== Task goal ==
Please copy all the lines that follow, word for word.

== Information provided ==
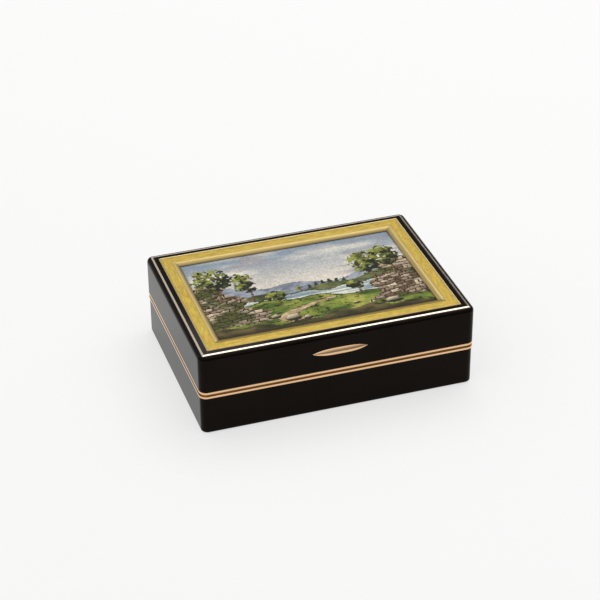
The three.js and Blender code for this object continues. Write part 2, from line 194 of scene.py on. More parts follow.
# White to the camera and in reflections, and plain lit paper to all other light
# From below it is clear, so that the box's underside can be looked at
paper, tree, shader = new_material("white_paper")
set_inputs(shader, Base_Color=paper_colour, Roughness=0.9, Specular_IOR_Level=0.1)
rays = add_node(tree, "LightPath")
white_glow = add_node(tree, "Emission")
seen = add_node(tree, "Math", operation="MAXIMUM")
seen_through = add_node(tree, "Math", operation="MAXIMUM")
share = add_node(tree, "Math", operation="MULTIPLY")
share.inputs[1].default_value = white_share
lit_or_white = add_node(tree, "MixShader")
side = add_node(tree, "NewGeometry")
clear = add_node(tree, "BsdfTransparent")
top_or_clear = add_node(tree, "MixShader")
wire_up(
    tree,
    (rays, "Is Camera Ray", seen, 0),
    (rays, "Is Glossy Ray", seen, 1),
    (seen, 0, seen_through, 0),
    (rays, "Is Transmission Ray", seen_through, 1),
    (seen_through, 0, share, 0),
    (share, 0, lit_or_white, 0),
    (shader, 0, lit_or_white, 1),
    (white_glow, 0, lit_or_white, 2),
    (side, "Backfacing", top_or_clear, 0),
    (lit_or_white, 0, top_or_clear, 1),
    (clear, 0, top_or_clear, 2),
    (top_or_clear, 0, tree.nodes["Material Output"], "Surface"),
)
paper_mesh.materials.append(paper)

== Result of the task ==
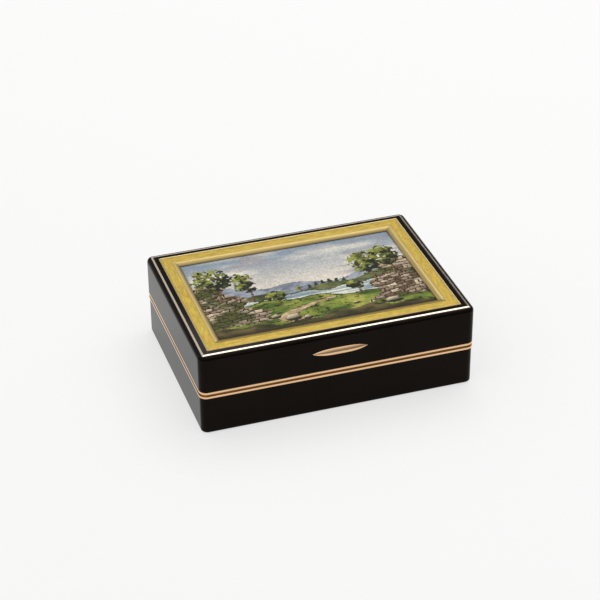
The three.js and Blender code for this object continues. Write part 2, from line 194 of scene.py on. More parts follow.
# White to the camera and in reflections, and plain lit paper to all other light
# From below it is clear, so that the box's underside can be looked at
paper, tree, shader = new_material("white_paper")
set_inputs(shader, Base_Color=paper_colour, Roughness=0.9, Specular_IOR_Level=0.1)
rays = add_node(tree, "LightPath")
white_glow = add_node(tree, "Emission")
seen = add_node(tree, "Math", operation="MAXIMUM")
seen_through = add_node(tree, "Math", operation="MAXIMUM")
share = add_node(tree, "Math", operation="MULTIPLY")
share.inputs[1].default_value = white_share
lit_or_white = add_node(tree, "MixShader")
side = add_node(tree, "NewGeometry")
clear = add_node(tree, "BsdfTransparent")
top_or_clear = add_node(tree, "MixShader")
wire_up(
    tree,
    (rays, "Is Camera Ray", seen, 0),
    (rays, "Is Glossy Ray", seen, 1),
    (seen, 0, seen_through, 0),
    (rays, "Is Transmission Ray", seen_through, 1),
    (seen_through, 0, share, 0),
    (share, 0, lit_or_white, 0),
    (shader, 0, lit_or_white, 1),
    (white_glow, 0, lit_or_white, 2),
    (side, "Backfacing", top_or_clear, 0),
    (lit_or_white, 0, top_or_clear, 1),
    (clear, 0, top_or_clear, 2),
    (top_or_clear, 0, tree.nodes["Material Output"], "Surface"),
)
paper_mesh.materials.append(paper)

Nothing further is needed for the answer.